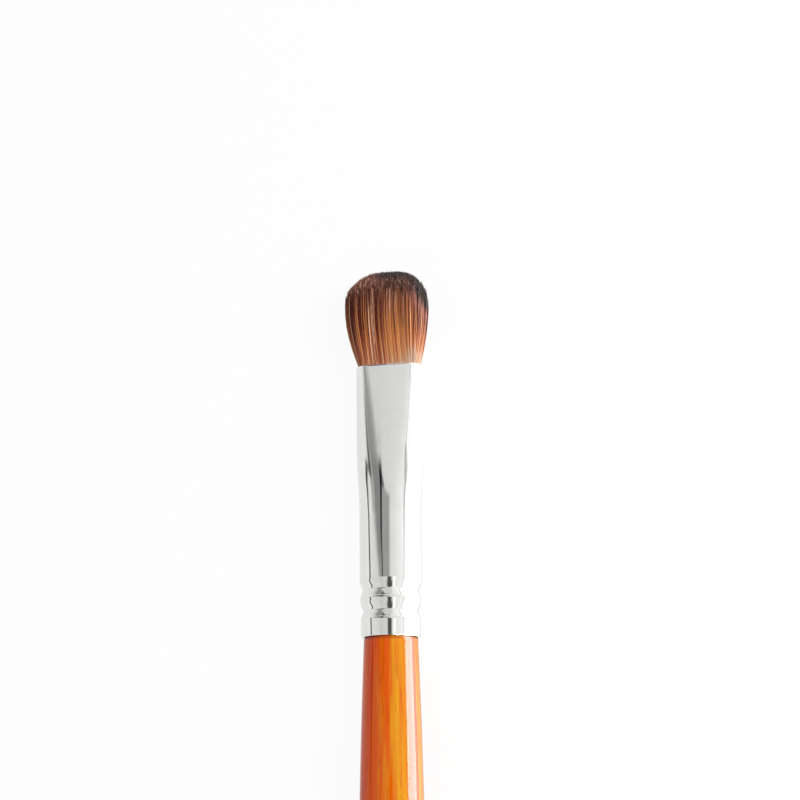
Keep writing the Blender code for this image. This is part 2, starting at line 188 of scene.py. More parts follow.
def hair_layer(name, low, high, seed):
    """One layer of hairs as three-sided tapering tubes. A hair starts at its share across (-1 to 1) and its
    share of the thickness (low to high). The hairs in the middle rise nearly straight and the outer ones take
    the flare: a quarter of it, and three quarters times the share across squared. Each drifts towards the
    middle of its lock and has its own slow wave. It ends where the dome is: the length less the dome's
    height times one minus the root of (1 - across to a power) (1 - thickness squared), less its own
    shortfall. The power is the dome's fullness, which is higher on the right."""
    rng = np.random.default_rng(seed)
    count = np.arange(HAIRS_PER_LAYER) + 0.5
    across = 2 * (count * SPREAD_ACROSS % 1) - 1
    through = low + (high - low) * (count * SPREAD_THROUGH % 1)

    # each hair joins the nearest lock; the locks are spread through the layer, with a little chance across
    locks = np.arange(LOCKS_PER_LAYER) + 0.5
    lock_across = 2 * (locks * SPREAD_ACROSS % 1) - 1 + rng.normal(0, 0.03, LOCKS_PER_LAYER)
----
** What the task requires **
Would you reproduce the material above in full, exactly as given?

** Exercise solution **
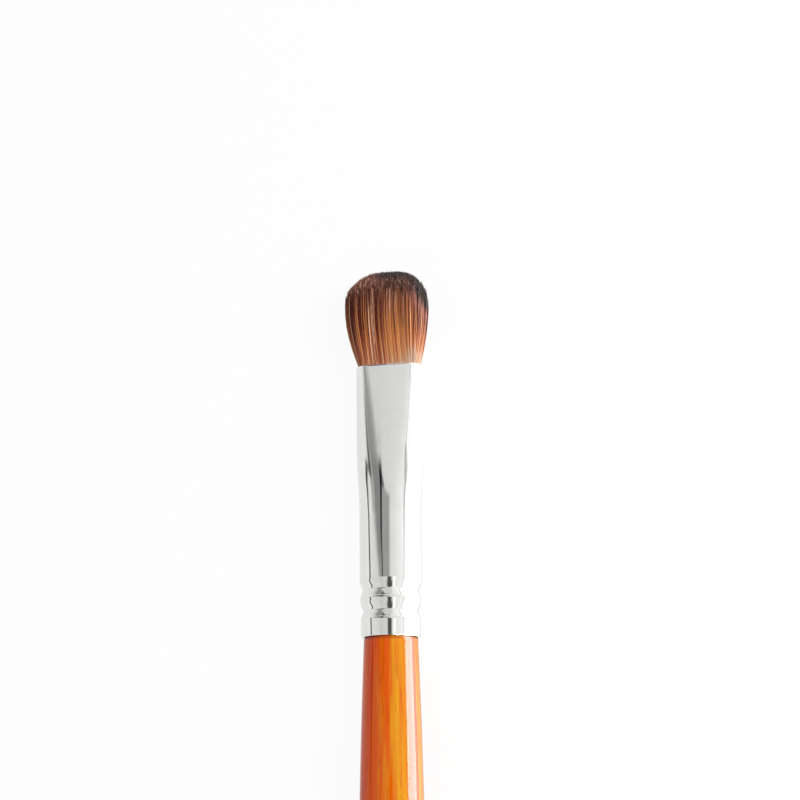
Keep writing the Blender code for this image. This is part 2, starting at line 188 of scene.py. More parts follow.
def hair_layer(name, low, high, seed):
    """One layer of hairs as three-sided tapering tubes. A hair starts at its share across (-1 to 1) and its
    share of the thickness (low to high). The hairs in the middle rise nearly straight and the outer ones take
    the flare: a quarter of it, and three quarters times the share across squared. Each drifts towards the
    middle of its lock and has its own slow wave. It ends where the dome is: the length less the dome's
    height times one minus the root of (1 - across to a power) (1 - thickness squared), less its own
    shortfall. The power is the dome's fullness, which is higher on the right."""
    rng = np.random.default_rng(seed)
    count = np.arange(HAIRS_PER_LAYER) + 0.5
    across = 2 * (count * SPREAD_ACROSS % 1) - 1
    through = low + (high - low) * (count * SPREAD_THROUGH % 1)

    # each hair joins the nearest lock; the locks are spread through the layer, with a little chance across
    locks = np.arange(LOCKS_PER_LAYER) + 0.5
    lock_across = 2 * (locks * SPREAD_ACROSS % 1) - 1 + rng.normal(0, 0.03, LOCKS_PER_LAYER)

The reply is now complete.